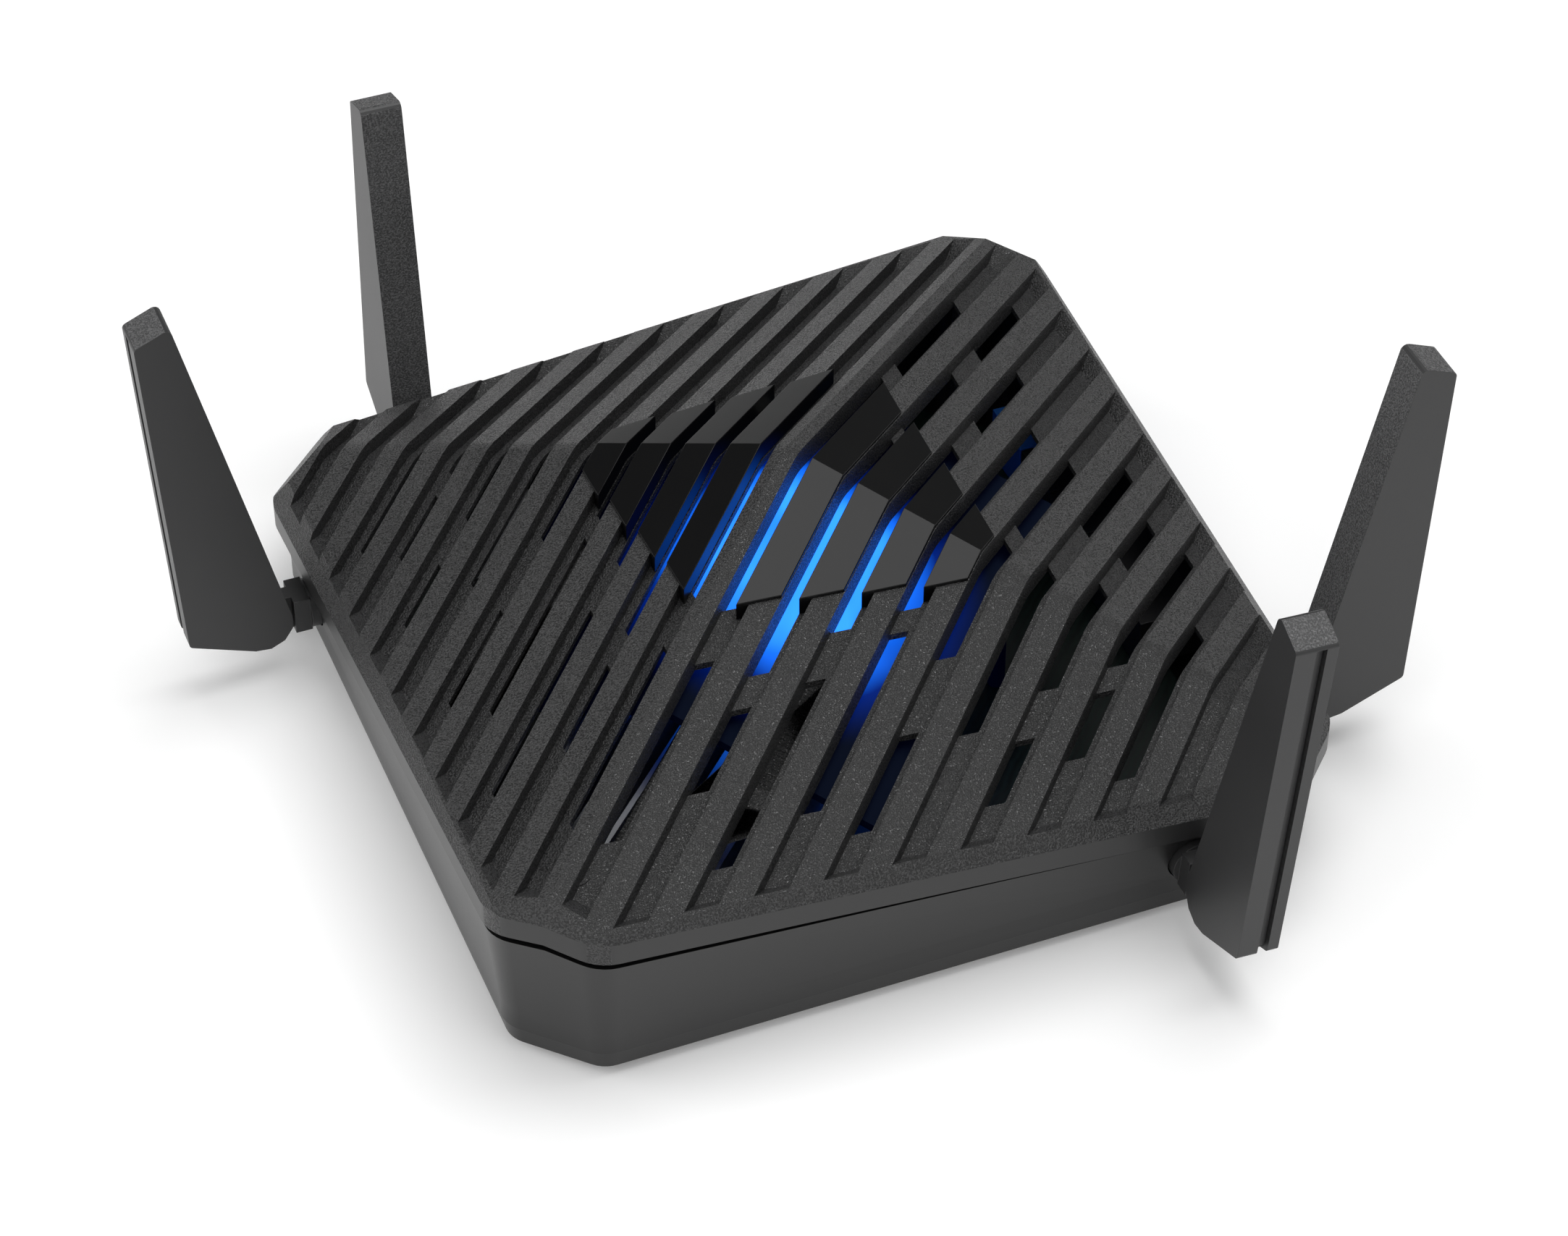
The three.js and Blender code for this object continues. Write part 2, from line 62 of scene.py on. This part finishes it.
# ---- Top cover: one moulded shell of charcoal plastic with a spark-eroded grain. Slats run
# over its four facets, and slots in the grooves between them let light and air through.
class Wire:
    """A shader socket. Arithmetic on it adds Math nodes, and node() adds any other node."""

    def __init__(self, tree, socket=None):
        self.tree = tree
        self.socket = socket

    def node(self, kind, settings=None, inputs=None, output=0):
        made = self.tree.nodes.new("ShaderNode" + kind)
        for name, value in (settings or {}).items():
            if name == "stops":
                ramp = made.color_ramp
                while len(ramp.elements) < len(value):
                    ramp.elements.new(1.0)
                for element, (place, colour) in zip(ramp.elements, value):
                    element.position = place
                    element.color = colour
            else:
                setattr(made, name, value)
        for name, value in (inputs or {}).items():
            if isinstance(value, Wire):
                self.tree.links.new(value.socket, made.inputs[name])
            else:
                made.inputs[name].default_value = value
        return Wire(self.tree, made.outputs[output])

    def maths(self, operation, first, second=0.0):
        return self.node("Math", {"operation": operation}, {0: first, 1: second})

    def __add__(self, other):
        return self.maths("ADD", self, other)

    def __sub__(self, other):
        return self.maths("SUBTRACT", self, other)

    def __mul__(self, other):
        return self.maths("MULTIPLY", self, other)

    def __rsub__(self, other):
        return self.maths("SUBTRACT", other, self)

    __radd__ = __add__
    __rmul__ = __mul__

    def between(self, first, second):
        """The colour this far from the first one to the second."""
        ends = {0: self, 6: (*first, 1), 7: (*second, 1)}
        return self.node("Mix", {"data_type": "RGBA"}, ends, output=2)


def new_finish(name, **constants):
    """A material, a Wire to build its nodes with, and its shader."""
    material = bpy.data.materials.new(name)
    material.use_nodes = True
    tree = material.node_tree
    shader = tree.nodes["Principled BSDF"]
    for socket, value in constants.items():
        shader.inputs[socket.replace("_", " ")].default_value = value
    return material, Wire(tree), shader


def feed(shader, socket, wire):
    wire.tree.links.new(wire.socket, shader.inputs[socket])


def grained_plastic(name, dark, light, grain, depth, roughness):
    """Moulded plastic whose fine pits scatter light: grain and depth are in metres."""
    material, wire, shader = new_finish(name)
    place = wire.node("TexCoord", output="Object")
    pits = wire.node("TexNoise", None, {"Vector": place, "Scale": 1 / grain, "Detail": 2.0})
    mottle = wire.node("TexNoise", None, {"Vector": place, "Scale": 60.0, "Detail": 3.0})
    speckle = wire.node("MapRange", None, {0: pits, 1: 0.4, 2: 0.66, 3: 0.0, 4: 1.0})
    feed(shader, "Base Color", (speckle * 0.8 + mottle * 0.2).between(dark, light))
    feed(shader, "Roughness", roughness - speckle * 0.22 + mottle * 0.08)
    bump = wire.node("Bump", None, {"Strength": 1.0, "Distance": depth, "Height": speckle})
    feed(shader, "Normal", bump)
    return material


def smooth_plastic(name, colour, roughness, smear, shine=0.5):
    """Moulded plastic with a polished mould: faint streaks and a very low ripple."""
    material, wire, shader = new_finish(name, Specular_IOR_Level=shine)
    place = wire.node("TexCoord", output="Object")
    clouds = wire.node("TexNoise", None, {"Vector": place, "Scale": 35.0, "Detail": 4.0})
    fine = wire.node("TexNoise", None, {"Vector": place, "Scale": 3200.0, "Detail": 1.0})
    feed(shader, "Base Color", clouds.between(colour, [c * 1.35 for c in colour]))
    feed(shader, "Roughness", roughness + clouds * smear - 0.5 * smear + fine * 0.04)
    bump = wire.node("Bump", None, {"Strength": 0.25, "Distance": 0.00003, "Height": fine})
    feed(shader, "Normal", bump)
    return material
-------
EXERCISE BRIEF - Repeat the material from above exactly, word for word.

THE REPLY -
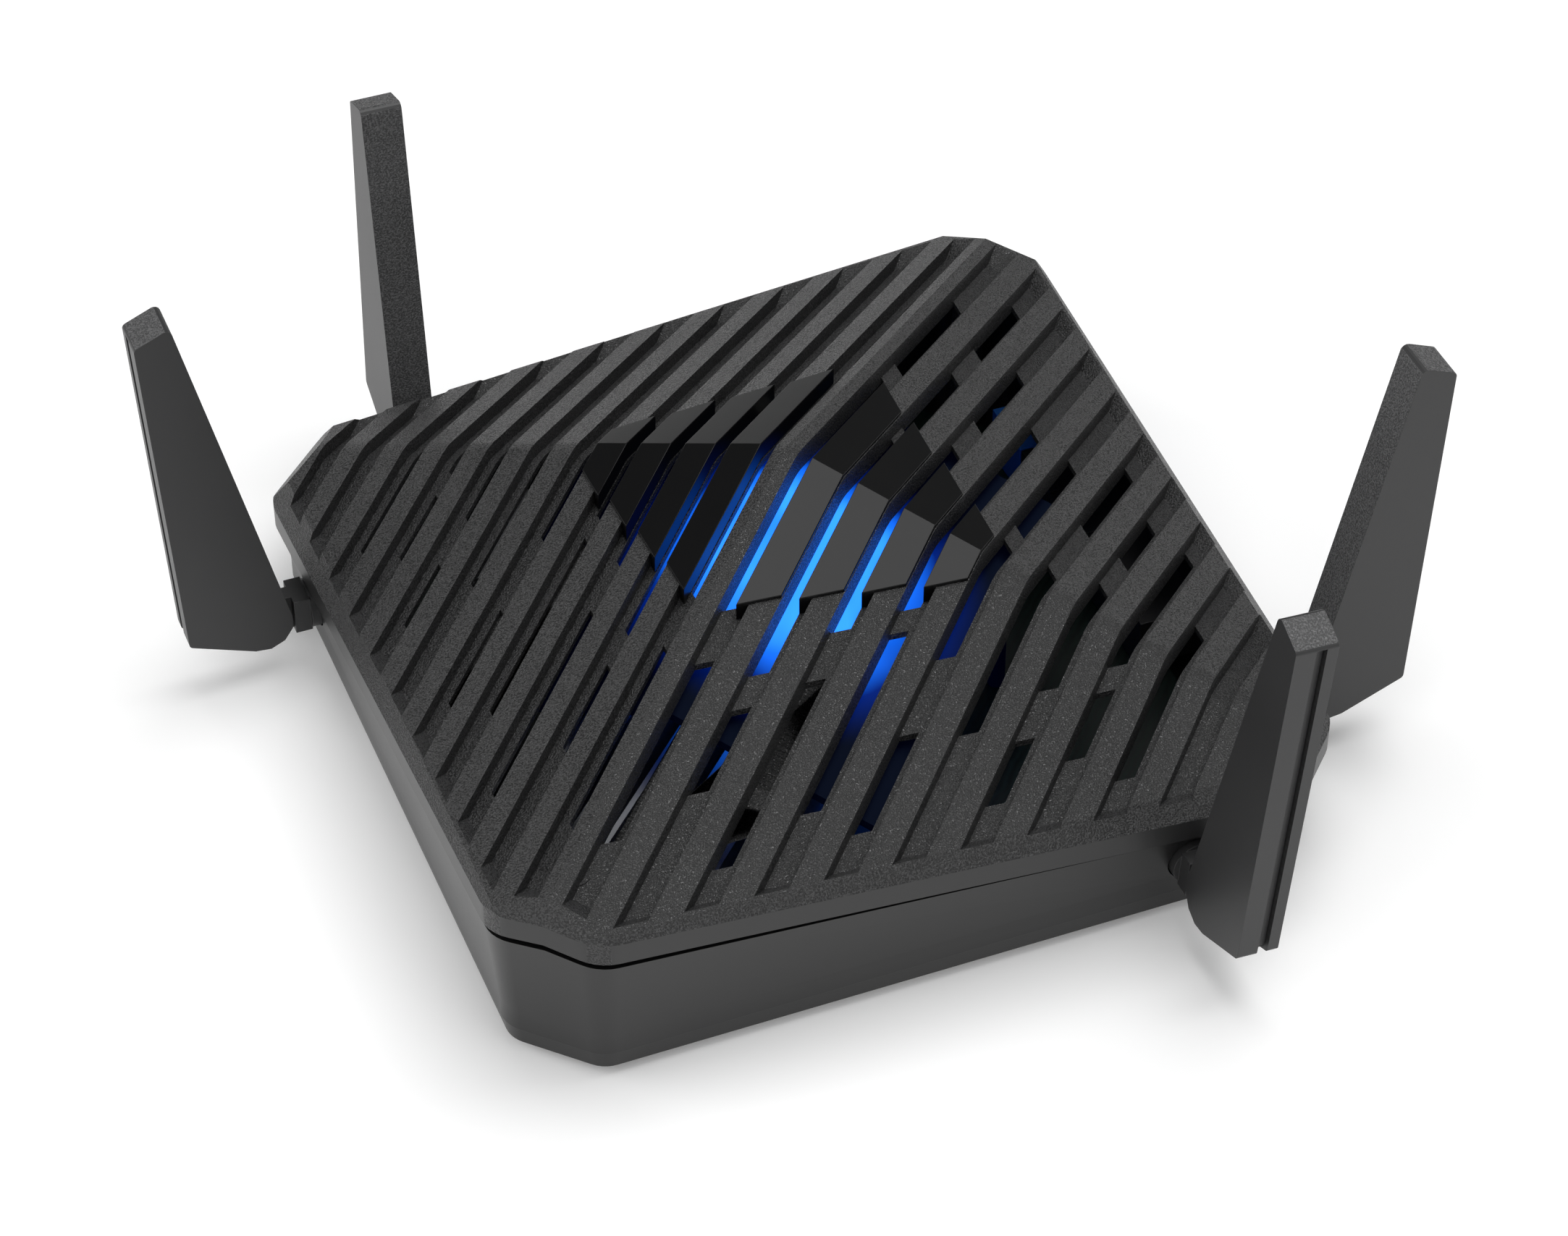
The three.js and Blender code for this object continues. Write part 2, from line 62 of scene.py on. This part finishes it.
# ---- Top cover: one moulded shell of charcoal plastic with a spark-eroded grain. Slats run
# over its four facets, and slots in the grooves between them let light and air through.
class Wire:
    """A shader socket. Arithmetic on it adds Math nodes, and node() adds any other node."""

    def __init__(self, tree, socket=None):
        self.tree = tree
        self.socket = socket

    def node(self, kind, settings=None, inputs=None, output=0):
        made = self.tree.nodes.new("ShaderNode" + kind)
        for name, value in (settings or {}).items():
            if name == "stops":
                ramp = made.color_ramp
                while len(ramp.elements) < len(value):
                    ramp.elements.new(1.0)
                for element, (place, colour) in zip(ramp.elements, value):
                    element.position = place
                    element.color = colour
            else:
                setattr(made, name, value)
        for name, value in (inputs or {}).items():
            if isinstance(value, Wire):
                self.tree.links.new(value.socket, made.inputs[name])
            else:
                made.inputs[name].default_value = value
        return Wire(self.tree, made.outputs[output])

    def maths(self, operation, first, second=0.0):
        return self.node("Math", {"operation": operation}, {0: first, 1: second})

    def __add__(self, other):
        return self.maths("ADD", self, other)

    def __sub__(self, other):
        return self.maths("SUBTRACT", self, other)

    def __mul__(self, other):
        return self.maths("MULTIPLY", self, other)

    def __rsub__(self, other):
        return self.maths("SUBTRACT", other, self)

    __radd__ = __add__
    __rmul__ = __mul__

    def between(self, first, second):
        """The colour this far from the first one to the second."""
        ends = {0: self, 6: (*first, 1), 7: (*second, 1)}
        return self.node("Mix", {"data_type": "RGBA"}, ends, output=2)


def new_finish(name, **constants):
    """A material, a Wire to build its nodes with, and its shader."""
    material = bpy.data.materials.new(name)
    material.use_nodes = True
    tree = material.node_tree
    shader = tree.nodes["Principled BSDF"]
    for socket, value in constants.items():
        shader.inputs[socket.replace("_", " ")].default_value = value
    return material, Wire(tree), shader


def feed(shader, socket, wire):
    wire.tree.links.new(wire.socket, shader.inputs[socket])


def grained_plastic(name, dark, light, grain, depth, roughness):
    """Moulded plastic whose fine pits scatter light: grain and depth are in metres."""
    material, wire, shader = new_finish(name)
    place = wire.node("TexCoord", output="Object")
    pits = wire.node("TexNoise", None, {"Vector": place, "Scale": 1 / grain, "Detail": 2.0})
    mottle = wire.node("TexNoise", None, {"Vector": place, "Scale": 60.0, "Detail": 3.0})
    speckle = wire.node("MapRange", None, {0: pits, 1: 0.4, 2: 0.66, 3: 0.0, 4: 1.0})
    feed(shader, "Base Color", (speckle * 0.8 + mottle * 0.2).between(dark, light))
    feed(shader, "Roughness", roughness - speckle * 0.22 + mottle * 0.08)
    bump = wire.node("Bump", None, {"Strength": 1.0, "Distance": depth, "Height": speckle})
    feed(shader, "Normal", bump)
    return material


def smooth_plastic(name, colour, roughness, smear, shine=0.5):
    """Moulded plastic with a polished mould: faint streaks and a very low ripple."""
    material, wire, shader = new_finish(name, Specular_IOR_Level=shine)
    place = wire.node("TexCoord", output="Object")
    clouds = wire.node("TexNoise", None, {"Vector": place, "Scale": 35.0, "Detail": 4.0})
    fine = wire.node("TexNoise", None, {"Vector": place, "Scale": 3200.0, "Detail": 1.0})
    feed(shader, "Base Color", clouds.between(colour, [c * 1.35 for c in colour]))
    feed(shader, "Roughness", roughness + clouds * smear - 0.5 * smear + fine * 0.04)
    bump = wire.node("Bump", None, {"Strength": 0.25, "Distance": 0.00003, "Height": fine})
    feed(shader, "Normal", bump)
    return material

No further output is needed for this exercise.